PHIL 440A: Study Questions on Kant, Nozick, Gauthier, Bennett, and Scanlon
Questions on Kant.
1. What does Kant mean by the "good will"?
2. What does Kant mean when he says: "When moral value is in question, we are concerned, not with the actions which we see, but with their inner principles, which we cannot see."
3. What sort of universality does Kant attribute to the moral law?
4. What is the difference between a hypothetical and a categorical imperative?
5. Why does Kant think that morality must be composed of categorical imperatives?
6. Why does Kant think that morality cannot be based on the goal of happiness?
7. What are the three versions of the categorical imperative?
8. You should realize that there is much disagreement over whether the four examples Kant provides on pp. 270-271 are explained by his categorical imperative. What do you think?
Questions on Nozick. Begin the Nozick reading with Section II. (You may ignore Section I.)
1. What does Nozick mean by a utilitarianism of rights? How would it differ from a morality of rights as side constraints? What sort of example does he use to illustrate the difference?

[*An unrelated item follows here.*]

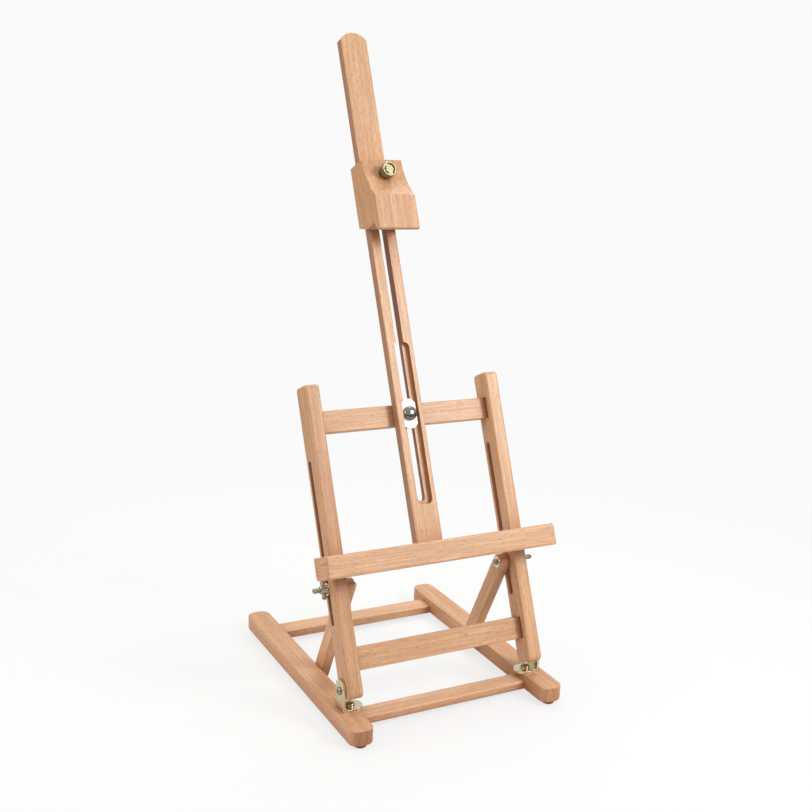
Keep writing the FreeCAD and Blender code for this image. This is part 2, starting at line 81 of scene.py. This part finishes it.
# Square area lights: name, place, power, size, colour.
LIGHTS = (("key", (0.68, -0.92, 0.92), 11.0, 0.42, (1.0, 0.99, 0.97)),
          ("fill", (-1.15, 0.12, 0.75), 6.0, 0.8, (1.0, 0.90, 0.76)),
          ("ceiling", (0.25, 0.55, 1.35), 7.0, 0.9, (0.97, 0.98, 1.0)))
LIGHT_TARGET = Vector((0, 0, 0.22))


# ---------------------------------------------------------------- camera and stage
def make_camera():
    azimuth, elevation, roll = (math.radians(a) for a in (-28.162, 16.53, 2.524))
    target = Vector((-0.00305, 0, 0.1977))
    distance = 0.96438
    back = Vector((math.sin(azimuth) * math.cos(elevation),
                   -math.cos(azimuth) * math.cos(elevation), math.sin(elevation)))
    right = Vector((math.cos(azimuth), math.sin(azimuth), 0))
    up = back.cross(right)
    turned_right = right * math.cos(roll) + up * math.sin(roll)
    turned_up = up * math.cos(roll) - right * math.sin(roll)
    data = bpy.data.cameras.new("camera")
    data.lens = 50.21
    data.sensor_width = 36
    data.shift_x = 0.0049
    data.shift_y = 0.0603
    data.clip_start, data.clip_end = 0.05, 60
    camera = bpy.data.objects.new("camera", data)
    scene.collection.objects.link(camera)
    turn = Matrix((turned_right, turned_up, back)).transposed().to_4x4()
    camera.matrix_world = Matrix.Translation(target + back * distance) @ turn
    scene.camera = camera


def make_floor():
    """White paper that fades out into the background, with only faint shadows on it."""
    angles = [2 * math.pi * k / FLOOR_SIDES for k in range(FLOOR_SIDES)]
    rim = [(FLOOR_RADIUS * math.cos(angle), FLOOR_RADIUS * math.sin(angle), 0) for angle in angles]
    mesh = bpy.data.meshes.new("floor")
    mesh.from_pydata(rim, [], [range(FLOOR_SIDES)])
    floor = bpy.data.objects.new("floor", mesh)
    scene.collection.objects.link(floor)
    n = Nodes("floor_paper")
    away = n.length(n.add("TexCoord").outputs["Object"])
    n.finish(Base_Color=(0.17, 0.17, 0.17, 1), Roughness=0.9, Specular_IOR_Level=0.0,
             Emission_Color=(1, 1, 1, 1), Emission_Strength=FLOOR_GLOW)
    paper = n.add("BsdfDiffuse", Color=(0.66, 0.64, 0.62, 1))
    seen = n.add("LightPath").outputs["Is Camera Ray"]
    both = n.add("MixShader")
    faded = n.add("MixShader")
    clear = n.add("BsdfTransparent")
    link = n.tree.links.new
    link(seen, both.inputs[0])
    link(paper.outputs[0], both.inputs[1])
    link(n.shader.outputs[0], both.inputs[2])
    link(n.ramp(away, 0.30, 0.75), faded.inputs[0])
    link(both.outputs[0], faded.inputs[1])
    link(clear.outputs[0], faded.inputs[2])
    link(faded.outputs[0], n.tree.nodes["Material Output"].inputs[0])
    mesh.materials.append(n.material)


def make_light(name, place, power, size, colour):
    data = bpy.data.lights.new(name, "AREA")
    data.energy = power
    data.color = colour
    data.shape = "RECTANGLE"
    data.size = data.size_y = size
    light = bpy.data.objects.new(name, data)
    scene.collection.objects.link(light)
    light.location = place
    light.rotation_mode = "QUATERNION"
    light.rotation_quaternion = (Vector(place) - LIGHT_TARGET).to_track_quat("Z", "Y")


def room(tree, direction_z, stops):
    """A studio seen by one kind of ray: grey levels at given heights, from down to up."""
    ramp = tree.nodes.new("ShaderNodeValToRGB")
    while len(ramp.color_ramp.elements) < len(stops):
        ramp.color_ramp.elements.new(0.5)
    for element, (height, level) in zip(ramp.color_ramp.elements, stops):
        element.position = height
        element.color = (level, level, level, 1)
    background = tree.nodes.new("ShaderNodeBackground")
    tree.links.new(direction_z, ramp.inputs["Fac"])
    tree.links.new(ramp.outputs["Color"], background.inputs["Color"])
    return background.outputs[0]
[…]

2. How does Nozick's view of morality as side constraints fit with Kant's idea of morality as categorical rather than hypothetical imperatives?
3. What is the Kantian principle that Nozick appeals to in order to explain why he endorses a view of morality as side constraints? Explain.
4. Nozick uses the Kantian principle to argue for a libertarian theory of rights, according to which we have only duties not to harm, no duties to help. Would Kant himself agree with Nozick's interpretation of his principle?
Questions on Gauthier
1. What is Gauthier's Thesis?
2. Explain how the decision matrix on page 102 (a 2-Person Prisoners' Dilemma) illustrates the thesis.
3. What is Gauthier's distinction between the prudent/prudent but trustworthy ("moral")/truly moral (trustworthy and fair) man?
Study Questions on Bennett
1. What does Huck's conscience tell him to do? Why doesn't he do it?
2. What does Bennett think this shows us about the relation between conscience (reason) and sympathy (feeling)?
3. If we need sympathy to improve our moral judgment, what does this imply about Kant's account of morality?
Questions on Scanlon
1. What does Scanlon mean by a philosophical explanation of the subject matter of morality?
2. What is the difference between philosophical utilitarianism and normative utilitarianism? [Hint: the first is a second-order moral theory and the second is a first-order moral theory.]
4. What is the central idea of Scanlon's philosophical contractualism (i.e., his contractualist account of the nature of moral wrongness)? Explain the terms he uses in the principle.
5. According to Scanlon, what kind of motivation is moral motivation? (Note: He later changed his mind, as I’ll explain in lecture.)
6. How does Scanlon's philosophical contractualism differ from philosophical utilitarianism?
7. What is the interpersonal standpoint (or point of view)? How does the Golden Rule help to understand it?
8. How does Scanlon respond to Mackie's arguments against objective 'to-be-doneness' and 'not-to-be-doneness'?
9. What are Scanlon’s objections to Harsanyi’s argument for average utilitarianism? [Hint: What does Scanlon mean by saying that his contractualism is “nonaggregative”?]
10. What are Scanlon’s objections to Rawls’s Original Position argument?